= WHAT THIS TASK INVOLVES =
The lines to print start at the one containing "Model this object" and end at the one containing "import Module from 'manifold-3d';"; print them exactly, ends included, and only them.

= DATA EXTRACT =
-- start --

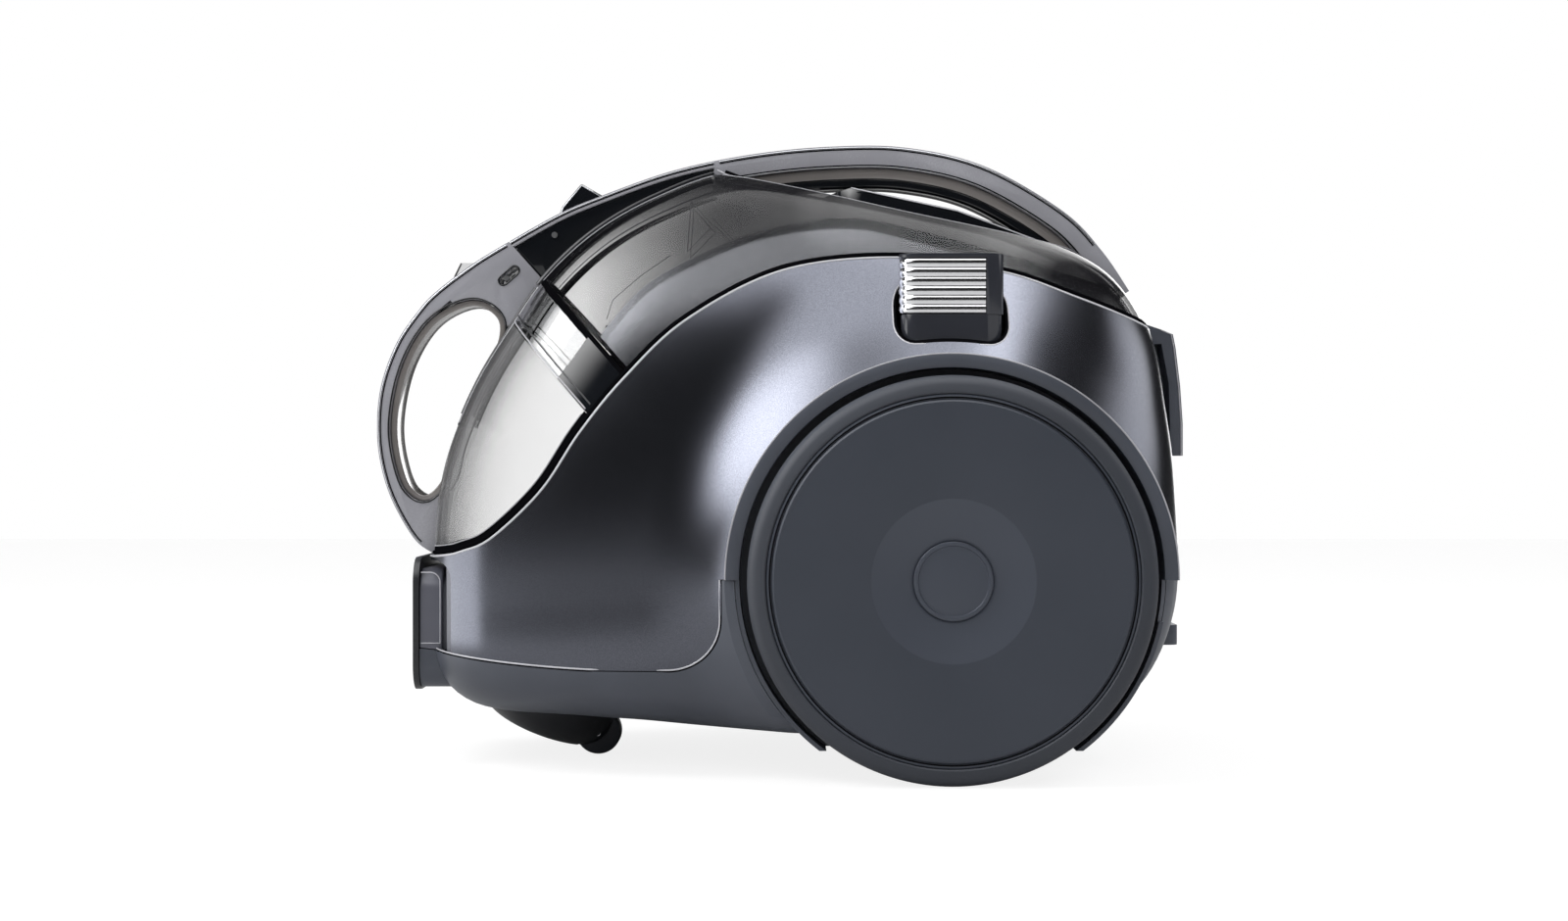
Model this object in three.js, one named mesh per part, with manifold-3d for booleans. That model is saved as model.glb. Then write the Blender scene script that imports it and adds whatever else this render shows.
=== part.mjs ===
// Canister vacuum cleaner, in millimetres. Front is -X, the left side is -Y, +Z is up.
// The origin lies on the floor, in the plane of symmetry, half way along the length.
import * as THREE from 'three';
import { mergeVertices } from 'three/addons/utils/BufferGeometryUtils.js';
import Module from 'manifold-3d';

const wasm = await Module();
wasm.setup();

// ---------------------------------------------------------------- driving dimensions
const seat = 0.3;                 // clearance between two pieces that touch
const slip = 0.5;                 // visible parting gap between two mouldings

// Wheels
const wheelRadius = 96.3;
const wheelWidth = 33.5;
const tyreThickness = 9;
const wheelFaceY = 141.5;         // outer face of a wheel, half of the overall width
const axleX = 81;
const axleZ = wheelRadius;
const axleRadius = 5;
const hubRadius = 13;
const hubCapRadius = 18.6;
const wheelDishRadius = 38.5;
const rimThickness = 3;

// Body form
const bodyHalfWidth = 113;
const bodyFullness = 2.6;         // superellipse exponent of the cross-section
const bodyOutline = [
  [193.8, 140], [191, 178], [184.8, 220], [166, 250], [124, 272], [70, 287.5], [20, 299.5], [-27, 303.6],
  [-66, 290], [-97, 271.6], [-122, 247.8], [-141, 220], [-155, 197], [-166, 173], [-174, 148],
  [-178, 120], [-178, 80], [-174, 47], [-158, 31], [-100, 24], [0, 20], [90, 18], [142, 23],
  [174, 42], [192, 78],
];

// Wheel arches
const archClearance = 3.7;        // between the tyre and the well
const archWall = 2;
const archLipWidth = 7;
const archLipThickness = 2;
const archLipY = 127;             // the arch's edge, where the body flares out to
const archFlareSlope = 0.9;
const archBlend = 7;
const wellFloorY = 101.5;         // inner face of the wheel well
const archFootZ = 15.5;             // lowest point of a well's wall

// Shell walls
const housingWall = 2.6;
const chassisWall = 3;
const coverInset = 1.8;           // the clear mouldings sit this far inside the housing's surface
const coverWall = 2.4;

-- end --
-- start --

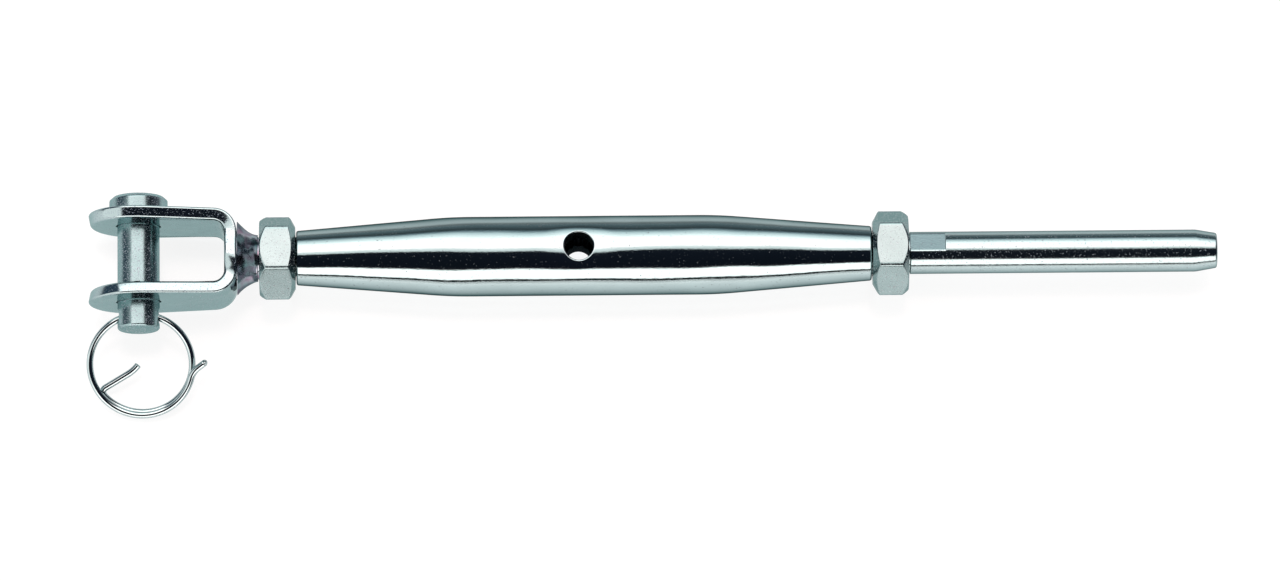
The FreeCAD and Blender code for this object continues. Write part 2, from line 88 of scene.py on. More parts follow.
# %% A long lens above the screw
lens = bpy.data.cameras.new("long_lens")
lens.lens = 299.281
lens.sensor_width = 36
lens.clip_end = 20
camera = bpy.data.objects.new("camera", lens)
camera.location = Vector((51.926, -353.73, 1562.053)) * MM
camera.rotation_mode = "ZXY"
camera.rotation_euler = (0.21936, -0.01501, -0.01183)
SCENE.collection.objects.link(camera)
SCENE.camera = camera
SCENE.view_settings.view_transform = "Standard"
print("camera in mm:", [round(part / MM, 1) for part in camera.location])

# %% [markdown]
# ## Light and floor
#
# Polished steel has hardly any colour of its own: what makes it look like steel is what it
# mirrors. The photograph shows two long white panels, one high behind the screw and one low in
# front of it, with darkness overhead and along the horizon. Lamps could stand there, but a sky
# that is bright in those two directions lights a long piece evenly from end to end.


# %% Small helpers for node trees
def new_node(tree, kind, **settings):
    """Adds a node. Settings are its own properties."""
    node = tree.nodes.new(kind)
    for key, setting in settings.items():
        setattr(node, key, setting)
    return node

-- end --

= TASK RESULT =
Model this object in three.js, one named mesh per part, with manifold-3d for booleans. That model is saved as model.glb. Then write the Blender scene script that imports it and adds whatever else this render shows.
=== part.mjs ===
// Canister vacuum cleaner, in millimetres. Front is -X, the left side is -Y, +Z is up.
// The origin lies on the floor, in the plane of symmetry, half way along the length.
import * as THREE from 'three';
import { mergeVertices } from 'three/addons/utils/BufferGeometryUtils.js';
import Module from 'manifold-3d';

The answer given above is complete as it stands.